The IRS determined that Taxpayer’s payments to satisfy the judgment awarded against him were ordinary and necessary expenditures. Under the origin of the claim test, E’s claims against Taxpayer had their origin in the conduct of Taxpayer’s trade or business – the management of Corp. Taxpayer’s activities that gave rise to the lawsuit did not result in the acquisition of a capital asset, did not perfect or defend title to an existing asset, and did not create a separate and distinct asset. Taxpayer did not receive a long-term benefit from the payments. An examination of all the facts indicated that the litigation payments were business expenses, and not personal or capital expenditures.
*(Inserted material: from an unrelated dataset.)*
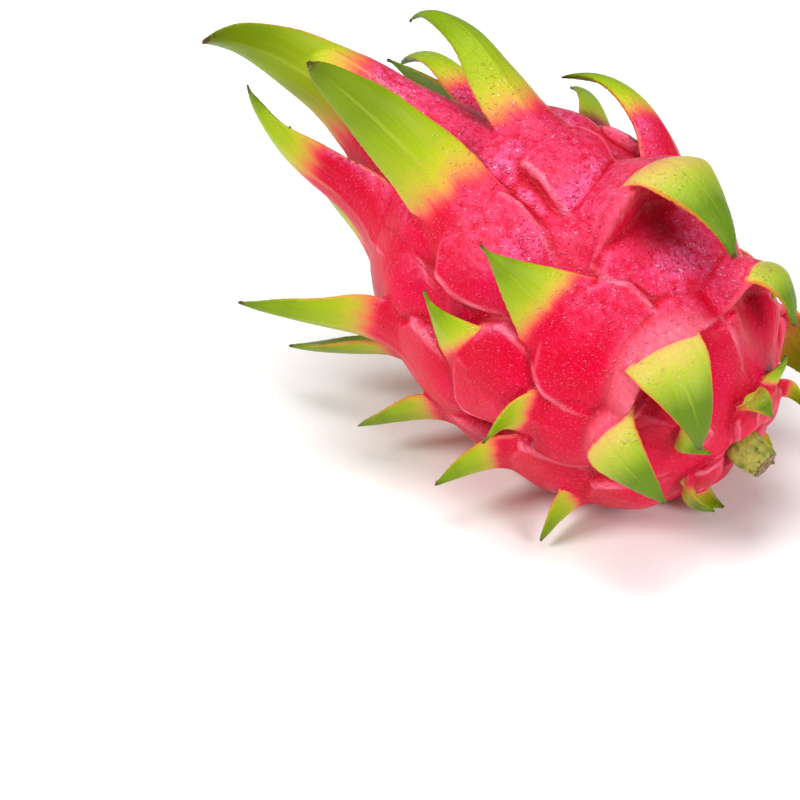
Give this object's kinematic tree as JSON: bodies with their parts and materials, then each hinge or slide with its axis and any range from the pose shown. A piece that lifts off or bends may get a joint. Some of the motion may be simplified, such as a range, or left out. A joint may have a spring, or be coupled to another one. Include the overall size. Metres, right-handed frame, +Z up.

Thus, the IRS concluded that the expenditures that Taxpayer paid, that resulted from the lawsuit by E against Taxpayer as the managing shareholder of Corp., were deductible under Sec. 162, provided that Taxpayer was not reimbursed for any of the payments by insurance or similar compensation.

Be Aware

In some cases, the deductibility of litigation-related expenses may not be relevant, as where the taxpayer’s costs are reimbursed by insurance.

In many other cases, however, the taxpayer and his or her attorneys ought to be aware of the opportunity for tax savings.

Although there is little that can be done about the facts when litigation has begun, a taxpayer should determine the kind of transaction out of which the litigation arose. He or she must consider the background of the litigation, its nature and its objectives. In turn, the defenses asserted may be framed in order to support the treatment of the litigation and settlement expenditures, as ordinary and necessary expenditures incurred in the conduct of the taxpayer‘s trade or business.

The goal in defending any litigation is damage-control, which includes the reduction of the economic cost of conducting and settling the litigation. The ability to reduce such cost through tax deductions can go a long way in making the economics of a deal easier to swallow.